Question

The diameter of the wheel of a car is 70cm. How many revolutions will it make to travel 1.65 km?

Answer 1

Hint: First find the radius of the wheel which is half the diameter. Use the radius of the wheel to find the circumference of the wheel which will be equal to the distance of one revolution. Determine the number of revolutions by dividing the total distance by circumference of the wheel.

Complete step-by-step answer:
We are given that the diameter of the wheel is 70 cm.
We know that radius is half the diameter.

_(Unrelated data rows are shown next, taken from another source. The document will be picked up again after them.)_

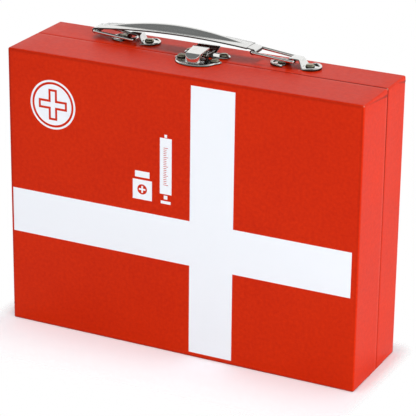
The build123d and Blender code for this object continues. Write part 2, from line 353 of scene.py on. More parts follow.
def turned(profile: Sequence[Pair], origin: Vector, axis: Vector, steps: int = 32) -> Skin:
    """Body of revolution.

    Args:
        profile: radius and distance along the axis of each ring, from end to end.
        origin: point on the axis.
        axis: direction of the axis.
        steps: segments round it.

    Returns:
        The body's skin.
    """
    aside = axis.orthogonal().normalized()
    other = axis.cross(aside).normalized()
    spokes = [aside * math.cos(a) + other * math.sin(a) for a in turns(steps)]
    return Skin().loft([[origin + axis * h + spoke * r for spoke in spokes] for r, h in profile])


def wire(route: Sequence[Vector], radius: float, normal: Vector, steps: int = 16) -> Skin:
    """Closed loop of round wire in a plane.

    Args:
        route: the wire's centreline, without its first point again at the end.
        radius: the wire's radius.
        normal: the plane's normal.
        steps: segments round the wire.

    Returns:
        The wire's skin.
    """
    rings = []
    for i, at in enumerate(route):
        along = (route[(i + 1) % len(route)] - route[i - 1]).normalized()
        aside = along.cross(normal)
        rings.append([at + (aside * math.cos(a) + normal * math.sin(a)) * radius for a in turns(steps)])
    return Skin().loft(rings, endless=True)


# --- Shader trees -------------------------------------------------------------------------------
class Socket:
    """An output of a shader tree. Arithmetic on it adds Math nodes."""

    def __init__(self, shader: "Shader", output: bpy.types.NodeSocket) -> None:
        """Wrap one output of a shader's tree."""
        self.shader = shader
        self.output = output

    def __add__(self, other: "Value") -> "Socket":
        """Sum."""
        return self.shader.math("ADD", self, other)

    def __sub__(self, other: "Value") -> "Socket":
        """Difference."""
        return self.shader.math("SUBTRACT", self, other)

    def __rsub__(self, other: "Value") -> "Socket":
        """Difference from a number."""
        return self.shader.math("SUBTRACT", other, self)

    def __mul__(self, other: "Value") -> "Socket":
        """Product."""
        return self.shader.math("MULTIPLY", self, other)

    def __truediv__(self, other: "Value") -> "Socket":
        """Quotient."""
        return self.shader.math("DIVIDE", self, other)

    def __abs__(self) -> "Socket":
        """Size without sign."""
        return self.shader.math("ABSOLUTE", self)

    __radd__ = __add__

    def least(self, other: "Value") -> "Socket":
        """Smaller of this and another value."""
        return self.shader.math("MINIMUM", self, other)

    def most(self, other: "Value") -> "Socket":
        """Larger of this and another value."""
        return self.shader.math("MAXIMUM", self, other)

    def within(self) -> "Socket":
        """Value held between 0 and 1."""
        return self.most(0).least(1)

    def step(self, low: float, high: float) -> "Socket":
        """Ramp from 0 at low to 1 at high, where high may be the smaller."""
        return ((self - low) * (1 / (high - low))).within()


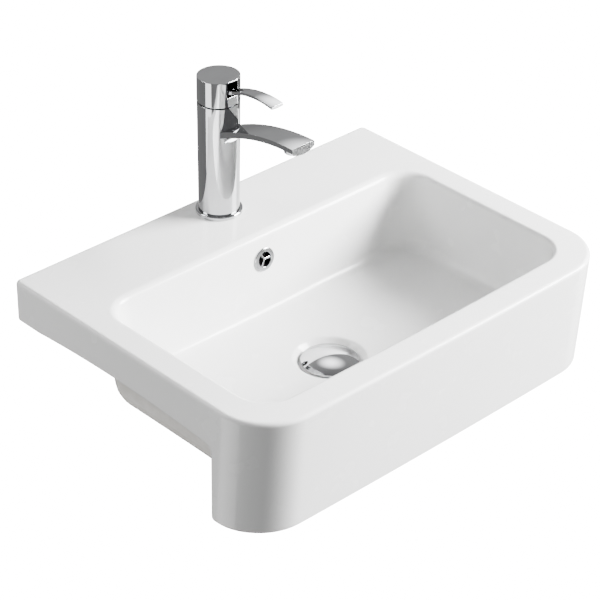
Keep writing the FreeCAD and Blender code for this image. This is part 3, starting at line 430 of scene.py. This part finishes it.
def side_route():
    """The lower edge of the right side, front to back: (y, z, into-the-wall y, into-the-wall z)."""
    route = []
    start = FRONT + APRON_INSET + FRONT_CORNER
    flat_end = APRON_REAR - APRON_TURN
    for i in range(FOOT_STEPS):
        route.append((start + (flat_end - start) * i / FOOT_STEPS, APRON_BOTTOM, 0, 1))
    low = APRON_BOTTOM + APRON_TURN
    for i in range(TURN_STEPS):
        angle = math.radians(-90 + 90 * i / (TURN_STEPS - 1))
        c, s = math.cos(angle), math.sin(angle)
        route.append((flat_end + APRON_TURN * c, low + APRON_TURN * s, -c, -s))
    for i in range(1, REAR_STEPS + 1):
        route.append((APRON_REAR, low - (low + APRON_FILLET) * i / (REAR_STEPS + 1), -1, 0))
    for i in range(FILLET_STEPS):
        angle = math.radians(180 - 90 * i / (FILLET_STEPS - 1))
        c, s = math.cos(angle), math.sin(angle)
        route.append((APRON_REAR + APRON_FILLET + APRON_FILLET * c, -APRON_FILLET + APRON_FILLET * s, c, s))
    first, last = APRON_REAR + APRON_FILLET, BACK - LEDGE
    middle, half = (first + last) / 2, (last - first) / 2
    ends = math.sqrt(ARCH_RADIUS ** 2 - half ** 2)
    for i in range(1, ARCH_STEPS + 1):
        y = first + (last - first) * i / (ARCH_STEPS + 1)
        height = math.sqrt(ARCH_RADIUS ** 2 - (y - middle) ** 2)
        route.append((y, height - ends, (y - middle) / ARCH_RADIUS, height / ARCH_RADIUS))
    for i in range(LEDGE_STEPS):
        route.append((last + (BACK - BACK_CORNER - last) * i / (LEDGE_STEPS - 1), 0, 0, 1))
    return route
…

Thus, the diameter of the wheel is $\dfrac{{70}}{2} = 35cm$
We will calculate the distance in one revolution by determining the circumference of the wheel.
Circumference of the wheel is given by $2\pi r$, where $r$ is the radius of the wheel.
Then the distance covered in one revolution
is:
$\Rightarrow$ $2\left( {\dfrac{{22}}{7}} \right)\left( {35} \right) = 220cm$
We will divide it by 10,000 to convert it into km
$\Rightarrow$ $\dfrac{{220}}{{10,0000}}km$
Hence, $\dfrac{{220}}{{10,0000}}km$ is covered in 1 revolution.
Then, we will divide the given distance by distance covered in one revolution to find the number of revolutions.
$\Rightarrow$ $\dfrac{{1.65}}{{220}} \times 100000 = 750$
Thus, the total number of revolutions is 750 .

Note: The circumference of the circle is the length of the boundary of the circle. When a wheel completes one revolution it covers the distance equals to its circumference of a circle.